===== Data provided

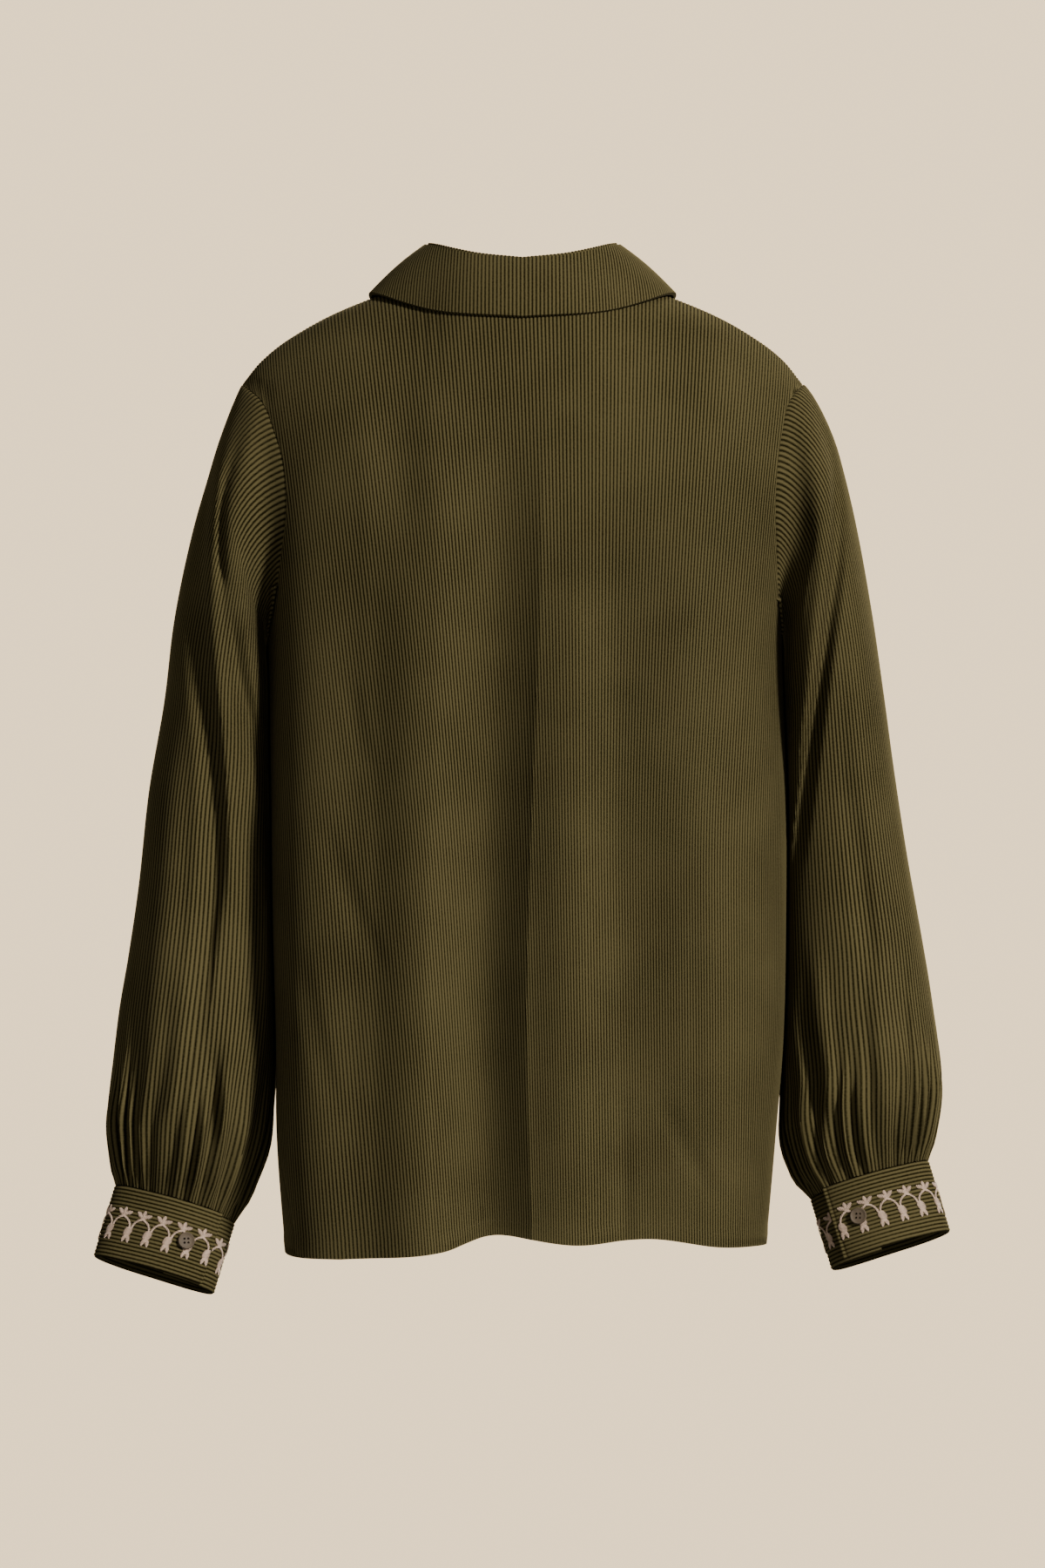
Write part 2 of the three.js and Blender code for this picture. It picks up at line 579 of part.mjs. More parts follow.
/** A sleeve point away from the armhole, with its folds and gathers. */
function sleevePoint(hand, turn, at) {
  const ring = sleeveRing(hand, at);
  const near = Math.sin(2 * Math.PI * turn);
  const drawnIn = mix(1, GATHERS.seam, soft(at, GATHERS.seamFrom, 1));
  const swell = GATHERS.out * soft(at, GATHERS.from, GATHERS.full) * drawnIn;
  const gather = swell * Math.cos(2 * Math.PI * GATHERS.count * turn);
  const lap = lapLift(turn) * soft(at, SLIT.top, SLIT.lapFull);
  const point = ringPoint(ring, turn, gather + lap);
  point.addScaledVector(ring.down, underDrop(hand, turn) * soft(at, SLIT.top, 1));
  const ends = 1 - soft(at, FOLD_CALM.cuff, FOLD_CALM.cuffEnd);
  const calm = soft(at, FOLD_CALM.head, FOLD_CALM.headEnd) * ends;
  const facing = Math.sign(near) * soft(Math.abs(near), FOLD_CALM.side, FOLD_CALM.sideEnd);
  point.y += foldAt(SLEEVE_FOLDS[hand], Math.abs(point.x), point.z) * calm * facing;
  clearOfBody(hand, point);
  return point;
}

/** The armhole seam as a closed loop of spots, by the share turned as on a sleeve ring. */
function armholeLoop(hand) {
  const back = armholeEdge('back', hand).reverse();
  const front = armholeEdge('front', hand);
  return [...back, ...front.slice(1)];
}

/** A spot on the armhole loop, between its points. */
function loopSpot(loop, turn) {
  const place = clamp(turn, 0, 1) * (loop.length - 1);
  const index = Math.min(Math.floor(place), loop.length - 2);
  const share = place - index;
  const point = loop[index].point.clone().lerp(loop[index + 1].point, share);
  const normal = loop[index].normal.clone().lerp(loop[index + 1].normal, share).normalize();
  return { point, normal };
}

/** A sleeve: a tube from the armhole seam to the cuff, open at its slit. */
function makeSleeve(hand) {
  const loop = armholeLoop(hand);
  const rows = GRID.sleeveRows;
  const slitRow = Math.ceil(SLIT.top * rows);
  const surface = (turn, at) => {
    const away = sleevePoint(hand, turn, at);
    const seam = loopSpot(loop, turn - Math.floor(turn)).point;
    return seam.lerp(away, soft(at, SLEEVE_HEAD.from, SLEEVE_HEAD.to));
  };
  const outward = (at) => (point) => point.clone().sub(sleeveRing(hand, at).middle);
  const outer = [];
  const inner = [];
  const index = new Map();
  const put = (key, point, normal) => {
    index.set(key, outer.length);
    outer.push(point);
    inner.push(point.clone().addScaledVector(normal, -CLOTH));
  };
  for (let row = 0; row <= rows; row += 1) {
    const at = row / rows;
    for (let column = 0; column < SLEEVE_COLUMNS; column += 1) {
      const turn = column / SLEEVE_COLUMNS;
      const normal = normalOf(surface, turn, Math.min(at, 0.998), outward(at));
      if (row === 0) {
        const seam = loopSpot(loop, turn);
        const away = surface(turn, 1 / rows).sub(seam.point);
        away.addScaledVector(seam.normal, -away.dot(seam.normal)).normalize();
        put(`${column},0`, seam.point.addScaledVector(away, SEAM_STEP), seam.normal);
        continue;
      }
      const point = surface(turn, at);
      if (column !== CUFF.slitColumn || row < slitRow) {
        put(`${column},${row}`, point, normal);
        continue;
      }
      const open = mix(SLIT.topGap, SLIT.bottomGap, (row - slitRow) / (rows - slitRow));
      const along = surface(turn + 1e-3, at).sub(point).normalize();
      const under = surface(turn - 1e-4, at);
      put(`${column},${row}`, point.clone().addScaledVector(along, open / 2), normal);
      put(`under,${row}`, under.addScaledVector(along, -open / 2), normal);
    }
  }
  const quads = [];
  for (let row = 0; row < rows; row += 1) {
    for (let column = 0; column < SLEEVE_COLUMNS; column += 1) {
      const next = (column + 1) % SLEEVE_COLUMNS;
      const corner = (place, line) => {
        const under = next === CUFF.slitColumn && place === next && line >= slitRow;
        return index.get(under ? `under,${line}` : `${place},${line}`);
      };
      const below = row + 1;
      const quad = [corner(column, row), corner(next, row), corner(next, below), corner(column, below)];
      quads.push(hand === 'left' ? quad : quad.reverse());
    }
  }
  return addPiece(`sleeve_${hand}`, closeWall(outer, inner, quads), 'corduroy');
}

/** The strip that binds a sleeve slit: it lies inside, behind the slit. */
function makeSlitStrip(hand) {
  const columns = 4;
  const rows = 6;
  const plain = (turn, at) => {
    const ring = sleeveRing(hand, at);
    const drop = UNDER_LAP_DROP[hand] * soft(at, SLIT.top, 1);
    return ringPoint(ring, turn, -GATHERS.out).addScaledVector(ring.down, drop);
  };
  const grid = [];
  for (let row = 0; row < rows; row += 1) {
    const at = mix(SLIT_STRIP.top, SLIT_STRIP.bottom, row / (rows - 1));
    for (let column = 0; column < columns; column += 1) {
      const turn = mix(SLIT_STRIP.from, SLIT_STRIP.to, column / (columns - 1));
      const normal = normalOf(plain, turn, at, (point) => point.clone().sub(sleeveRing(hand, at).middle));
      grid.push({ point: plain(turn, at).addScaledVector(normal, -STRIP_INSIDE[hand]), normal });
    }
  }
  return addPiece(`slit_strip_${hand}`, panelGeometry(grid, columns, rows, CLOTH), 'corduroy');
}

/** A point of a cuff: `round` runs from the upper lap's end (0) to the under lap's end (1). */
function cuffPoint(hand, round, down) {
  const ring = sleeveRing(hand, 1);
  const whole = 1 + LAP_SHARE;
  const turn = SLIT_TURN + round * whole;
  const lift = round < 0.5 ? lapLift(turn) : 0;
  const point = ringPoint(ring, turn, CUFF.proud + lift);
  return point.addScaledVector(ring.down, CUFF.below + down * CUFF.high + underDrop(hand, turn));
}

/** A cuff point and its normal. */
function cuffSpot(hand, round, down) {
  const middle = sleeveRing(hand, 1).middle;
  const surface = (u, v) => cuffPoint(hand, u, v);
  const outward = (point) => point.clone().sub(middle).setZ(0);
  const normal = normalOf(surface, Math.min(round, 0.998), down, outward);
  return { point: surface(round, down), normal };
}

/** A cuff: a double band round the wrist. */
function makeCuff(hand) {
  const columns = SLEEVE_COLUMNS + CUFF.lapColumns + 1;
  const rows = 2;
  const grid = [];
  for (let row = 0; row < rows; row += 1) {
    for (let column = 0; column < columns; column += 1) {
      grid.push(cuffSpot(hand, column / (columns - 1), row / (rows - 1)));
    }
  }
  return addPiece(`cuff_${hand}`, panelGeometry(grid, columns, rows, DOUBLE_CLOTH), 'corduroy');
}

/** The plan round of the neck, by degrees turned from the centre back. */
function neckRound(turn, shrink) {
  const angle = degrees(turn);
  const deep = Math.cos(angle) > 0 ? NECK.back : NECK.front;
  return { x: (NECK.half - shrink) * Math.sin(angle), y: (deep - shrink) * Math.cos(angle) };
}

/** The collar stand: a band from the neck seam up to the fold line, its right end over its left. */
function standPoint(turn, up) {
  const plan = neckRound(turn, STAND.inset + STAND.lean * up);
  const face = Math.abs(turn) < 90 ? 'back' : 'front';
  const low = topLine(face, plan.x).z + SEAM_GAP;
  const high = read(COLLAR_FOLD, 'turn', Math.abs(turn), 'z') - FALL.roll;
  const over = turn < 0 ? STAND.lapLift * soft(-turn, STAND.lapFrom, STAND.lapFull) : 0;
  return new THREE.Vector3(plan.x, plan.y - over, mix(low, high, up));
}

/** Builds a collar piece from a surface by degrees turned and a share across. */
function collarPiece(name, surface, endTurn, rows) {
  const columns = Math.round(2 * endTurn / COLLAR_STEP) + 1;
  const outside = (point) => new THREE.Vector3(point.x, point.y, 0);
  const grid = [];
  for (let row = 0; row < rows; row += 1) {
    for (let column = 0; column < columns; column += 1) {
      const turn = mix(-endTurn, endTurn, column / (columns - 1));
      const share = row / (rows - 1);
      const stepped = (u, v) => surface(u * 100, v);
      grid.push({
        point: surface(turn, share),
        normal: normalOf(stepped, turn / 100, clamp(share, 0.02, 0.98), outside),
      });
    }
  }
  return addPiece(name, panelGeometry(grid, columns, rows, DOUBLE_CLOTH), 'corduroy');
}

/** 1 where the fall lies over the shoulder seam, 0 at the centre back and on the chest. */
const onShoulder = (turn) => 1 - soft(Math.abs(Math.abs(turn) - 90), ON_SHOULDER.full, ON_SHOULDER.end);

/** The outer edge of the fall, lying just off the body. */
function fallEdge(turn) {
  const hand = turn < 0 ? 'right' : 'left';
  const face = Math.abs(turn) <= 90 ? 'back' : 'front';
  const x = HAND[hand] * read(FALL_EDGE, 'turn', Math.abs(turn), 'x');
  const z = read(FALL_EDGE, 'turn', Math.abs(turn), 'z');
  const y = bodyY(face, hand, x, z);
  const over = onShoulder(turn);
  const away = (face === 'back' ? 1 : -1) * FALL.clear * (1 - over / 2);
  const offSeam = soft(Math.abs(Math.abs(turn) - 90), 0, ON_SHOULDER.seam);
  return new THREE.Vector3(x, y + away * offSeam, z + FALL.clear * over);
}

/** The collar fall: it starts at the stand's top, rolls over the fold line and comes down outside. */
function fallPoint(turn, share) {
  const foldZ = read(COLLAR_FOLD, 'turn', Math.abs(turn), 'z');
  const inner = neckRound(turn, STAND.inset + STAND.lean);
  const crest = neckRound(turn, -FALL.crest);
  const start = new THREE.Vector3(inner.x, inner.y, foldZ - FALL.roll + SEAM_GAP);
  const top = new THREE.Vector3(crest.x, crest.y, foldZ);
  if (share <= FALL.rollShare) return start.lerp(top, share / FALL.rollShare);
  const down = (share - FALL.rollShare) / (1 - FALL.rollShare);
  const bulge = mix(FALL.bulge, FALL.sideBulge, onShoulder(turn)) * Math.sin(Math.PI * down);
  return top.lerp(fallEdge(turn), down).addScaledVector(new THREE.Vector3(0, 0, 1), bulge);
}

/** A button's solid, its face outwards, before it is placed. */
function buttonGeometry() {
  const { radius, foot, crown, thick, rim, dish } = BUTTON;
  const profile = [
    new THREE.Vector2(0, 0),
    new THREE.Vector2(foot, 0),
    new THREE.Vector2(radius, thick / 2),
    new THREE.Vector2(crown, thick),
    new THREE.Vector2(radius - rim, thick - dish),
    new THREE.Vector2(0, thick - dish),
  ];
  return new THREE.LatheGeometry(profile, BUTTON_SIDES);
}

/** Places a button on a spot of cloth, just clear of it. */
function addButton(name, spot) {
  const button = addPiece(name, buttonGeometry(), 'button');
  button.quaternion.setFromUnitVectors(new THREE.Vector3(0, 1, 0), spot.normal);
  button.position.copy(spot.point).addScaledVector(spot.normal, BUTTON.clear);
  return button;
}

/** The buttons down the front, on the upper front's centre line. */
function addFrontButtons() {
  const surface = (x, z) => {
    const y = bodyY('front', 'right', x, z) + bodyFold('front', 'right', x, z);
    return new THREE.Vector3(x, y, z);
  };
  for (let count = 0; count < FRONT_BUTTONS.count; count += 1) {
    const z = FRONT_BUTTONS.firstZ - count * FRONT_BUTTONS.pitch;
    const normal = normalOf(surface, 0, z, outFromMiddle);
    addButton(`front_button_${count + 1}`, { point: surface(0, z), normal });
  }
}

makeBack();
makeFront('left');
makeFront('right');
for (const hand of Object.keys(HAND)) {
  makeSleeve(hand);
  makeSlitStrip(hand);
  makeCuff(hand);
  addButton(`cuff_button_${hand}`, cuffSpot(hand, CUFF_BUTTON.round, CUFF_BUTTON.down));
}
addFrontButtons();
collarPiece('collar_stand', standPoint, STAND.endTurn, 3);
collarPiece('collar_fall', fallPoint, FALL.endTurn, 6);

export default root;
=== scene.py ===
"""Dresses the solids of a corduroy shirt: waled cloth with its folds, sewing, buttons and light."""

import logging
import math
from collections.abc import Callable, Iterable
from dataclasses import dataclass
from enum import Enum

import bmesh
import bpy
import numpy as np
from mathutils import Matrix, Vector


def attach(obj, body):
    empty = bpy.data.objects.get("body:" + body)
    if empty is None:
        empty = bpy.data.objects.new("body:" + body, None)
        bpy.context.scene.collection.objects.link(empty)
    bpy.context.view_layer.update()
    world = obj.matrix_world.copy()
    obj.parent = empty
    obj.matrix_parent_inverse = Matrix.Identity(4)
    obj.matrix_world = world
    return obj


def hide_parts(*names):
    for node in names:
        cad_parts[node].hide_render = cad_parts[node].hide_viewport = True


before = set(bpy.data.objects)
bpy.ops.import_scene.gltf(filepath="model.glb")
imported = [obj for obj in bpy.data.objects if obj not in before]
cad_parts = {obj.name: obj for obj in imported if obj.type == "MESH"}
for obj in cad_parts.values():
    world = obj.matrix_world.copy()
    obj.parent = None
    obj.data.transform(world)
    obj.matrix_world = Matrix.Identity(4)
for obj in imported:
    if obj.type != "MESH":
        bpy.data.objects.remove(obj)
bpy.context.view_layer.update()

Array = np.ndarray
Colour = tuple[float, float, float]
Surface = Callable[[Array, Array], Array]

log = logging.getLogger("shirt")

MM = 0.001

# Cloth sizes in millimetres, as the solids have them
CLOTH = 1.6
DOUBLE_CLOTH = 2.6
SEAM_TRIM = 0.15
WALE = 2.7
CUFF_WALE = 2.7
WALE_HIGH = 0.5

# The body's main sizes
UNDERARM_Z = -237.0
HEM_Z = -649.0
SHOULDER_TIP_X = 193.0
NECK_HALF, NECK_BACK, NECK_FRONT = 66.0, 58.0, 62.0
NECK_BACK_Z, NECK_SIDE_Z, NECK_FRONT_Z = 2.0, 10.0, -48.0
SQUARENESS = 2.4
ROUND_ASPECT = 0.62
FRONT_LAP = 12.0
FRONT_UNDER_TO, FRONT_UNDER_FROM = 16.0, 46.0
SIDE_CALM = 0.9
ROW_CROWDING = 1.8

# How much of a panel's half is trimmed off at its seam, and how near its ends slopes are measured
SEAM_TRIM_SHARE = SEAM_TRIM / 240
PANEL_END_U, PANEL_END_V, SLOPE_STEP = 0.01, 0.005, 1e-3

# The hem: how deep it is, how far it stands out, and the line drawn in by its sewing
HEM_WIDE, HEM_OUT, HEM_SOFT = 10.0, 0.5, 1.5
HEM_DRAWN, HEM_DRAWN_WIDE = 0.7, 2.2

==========

Task statement: Your task is to quote exactly the lines beginning with the one that contains "makeBack();" and ending with the one that contains "obj.matrix_world = world", with nothing left out or added.

Final result:
makeBack();
makeFront('left');
makeFront('right');
for (const hand of Object.keys(HAND)) {
  makeSleeve(hand);
  makeSlitStrip(hand);
  makeCuff(hand);
  addButton(`cuff_button_${hand}`, cuffSpot(hand, CUFF_BUTTON.round, CUFF_BUTTON.down));
}
addFrontButtons();
collarPiece('collar_stand', standPoint, STAND.endTurn, 3);
collarPiece('collar_fall', fallPoint, FALL.endTurn, 6);

export default root;
=== scene.py ===
"""Dresses the solids of a corduroy shirt: waled cloth with its folds, sewing, buttons and light."""

import logging
import math
from collections.abc import Callable, Iterable
from dataclasses import dataclass
from enum import Enum

import bmesh
import bpy
import numpy as np
from mathutils import Matrix, Vector


def attach(obj, body):
    empty = bpy.data.objects.get("body:" + body)
    if empty is None:
        empty = bpy.data.objects.new("body:" + body, None)
        bpy.context.scene.collection.objects.link(empty)
    bpy.context.view_layer.update()
    world = obj.matrix_world.copy()
    obj.parent = empty
    obj.matrix_parent_inverse = Matrix.Identity(4)
    obj.matrix_world = world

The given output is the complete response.